Há tempos, em conversa escrita, um amigo dizia-me que a cunha, mais do que a corrupção propriamente dita, era o que realmente impedia Portugal de se tornar uma economia decente no quadro da Europa ocidental. Dizia-me: “Porque a cunha é muito mais generalizada do que a corrupção pura e dura. Impede os inteligentes e competentes de progredirem com o seu esforço, garante que são os burros e os incompetentes com família e amigos que são designados para os cargos de direcção. Porque, ao nomear os burros e incompetentes para os cargos de direcção se garante que se estraga o esforço dos bons trabalhadores, tornando-o inútil porque há sempre um pacóvio deslumbrado com o seu poder na hierarquia que disfarça com arrogância e prepotência a sua ignorância. E com isso garante a ineficácia e a o desperdício de recursos e faz com que as organizações, públicas e privadas, não consigam prosseguir os seus objectivos. Consegue-se prosperar com corrupção, como Espanha e Itália. Não se consegue prosperar com um cancro como a cunha, cheia de metástases por todo o lado.”

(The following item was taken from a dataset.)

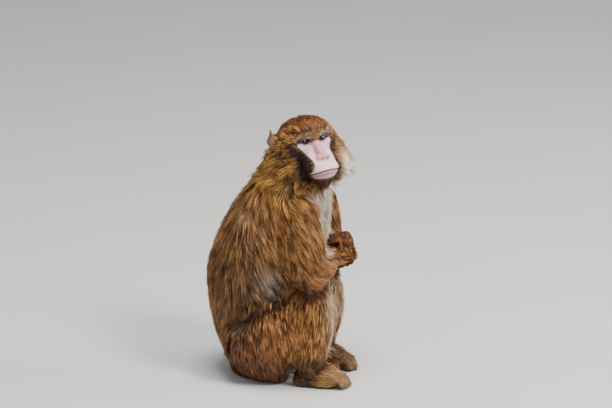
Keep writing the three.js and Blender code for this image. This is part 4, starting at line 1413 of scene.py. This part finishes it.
@dataclass(frozen=True)
class SkinFinish:
    """Living skin: pale and freckled on the face, dark on hands and feet, and elsewhere the fur's colour
    darkened as painted shade under the coat, with painted shade in nostrils, mouth and creases.

    Fine creases and pores break up a soft, slightly oily gloss.
    """

    name: str = "skin"
    roughness: float = 0.5
    ior: float = 1.4
    pore_mm: float = 0.8
    pore_depth: float = 0.0004
    pore_strength: float = 0.35
    freckle_mm: float = 3.4
    blotch_scale: float = 70.0
    under_fur_shade: float = 0.36
    under_fur_shade_spread: float = 0.12
    glow: float = 0.05
    glow_depth: float = 0.003

    def make(self) -> bpy.types.Material:
        """Builds the material.

        Returns:
            The skin's material.
        """
        material, tree = empty_material(self.name)
        marks = mark_sockets(tree)
        where = add_node(tree, "ShaderNodeTexCoord").outputs["Object"]
        mottle = add_node(tree, "ShaderNodeTexNoise", {
            "Vector": where, "Scale": 1 / (self.freckle_mm * MM), "Detail": 4.0, "Roughness": 0.6,
        }).outputs[0]
        # Painted shade: skin under the coat takes the fur's colour from low on the dark root end of the ramp.
        low, high = self.under_fur_shade - self.under_fur_shade_spread, self.under_fur_shade + self.under_fur_shade_spread
        fur = coat_colour(tree, marks, ranged(tree, mottle, 0.3, 0.7, low, high))
        spots = ranged(tree, mottle, 0.5, 0.68)
        patches = add_node(tree, "ShaderNodeTexNoise", {"Vector": where, "Scale": self.blotch_scale})
        blotch = ranged(tree, patches.outputs[0], 0.4, 0.65, to_high=0.45)
        nose = blend(tree, spots, linear(COLOURS["rosy"]), linear(COLOURS["freckle"]))
        face = blend(tree, blotch, linear(COLOURS["pink"]), linear(COLOURS["rosy"]))
        # The lilac tint is partly painted shade under the eyes and on the lower cheeks.
        face = blend(tree, marks["lilac_shade"], face, linear(COLOURS["lilac_shade"]))
        face = blend(tree, marks["rosy"], face, nose)
        skin = blend(tree, marks["pink"], linear(COLOURS["bare_hand"]), face)
        colour = blend(tree, marks["bare"], fur, skin)
        for name in ("lid", "lip"):
            colour = blend(tree, marks[name], colour, linear(COLOURS[name]))
        # Painted shade in the nostrils, along the mouth and in the creases and folds.
        colour = blend(tree, marks["shade"], colour, linear(COLOURS["painted_shade"]))
        pores = add_node(tree, "ShaderNodeTexVoronoi", {"Vector": where, "Scale": 1 / (self.pore_mm * MM)})
        bump = add_node(tree, "ShaderNodeBump", {
            "Height": pores.outputs["Distance"], "Strength": self.pore_strength, "Distance": self.pore_depth,
        })
        add_shader(tree, {
            "Base Color": colour, "Roughness": self.roughness, "IOR": self.ior,
            "Normal": bump.outputs[0], "Subsurface Weight": self.glow, "Subsurface Scale": self.glow_depth,
        })
        return material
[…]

Terá razão, em parte. Discordarei, talvez, na medida em que a cunha se tornou, para quem vive mais afastado das esferas do poder, algo de mais complicado acesso, ao contrário do que sucedia há algumas décadas – em que a cunha, como o sol, nascia para todos. Esse será, mesmo, uma das grandes frustrações dos portugueses da fase histórica que vivemos: o facto de a cunha se ter tornado algo de acesso mais elitizado, circunscrito à esfera dos partidos e de círculos mais ou menos conhecidos. Ao contrário do que sucedia nos anos 60 do século passado, por exemplo, é hoje mais difícil a um imbecil chegar à administração pública através de um padrinho, um tio, um primo, sem se envolver partidariamente.

Tudo isto me veio à memória quando, entre banhos e as notícias da silly season, reparei que por aí se badala novamente o nome de Mário Centeno para uma candidatura à presidência da República. Não pelo Centeno propriamente dito, naturalmente (em Portugal, há também uma ideia estapafúrdia de tomar todos os assuntos melindrosos como ataques pessoais a indivíduos concretos; não é aí que quero chegar). O ponto é que, sobretudo depois de dez anos de Marcelo, cujos mandatos me escuso agora de aqui descrever, até para não nausear o leitor de veraneio, o país não precisa de outro presidente que o país não precisa de outro presidente que encarne tão perfeitamente um situacionismo de séculos, inter-regimes e duradouro. O país precisa, por uma vez, de um Presidente da República que, não pretendendo substituir o regime, não provenha do situação e que ambicione colocar a sociedade portuguesa num patamar mais elevado de civilização. A melhor coisa que nos podia acontecer era que a próxima pessoa a ocupar o palácio de Belém fosse alguém que o país desconhece, que não ocupe cargos, que não seja sequer conhecido das redacções lisboetas ou, no mínimo, que seja por estas pouco apreciado, que não tenha outra ambição que não seja a de servir, que não veja na mais alta função do Estado um fim ou um trampolim pessoal, como elevador social ou como a jóia da coroa de uma carreira profissional. Boas férias.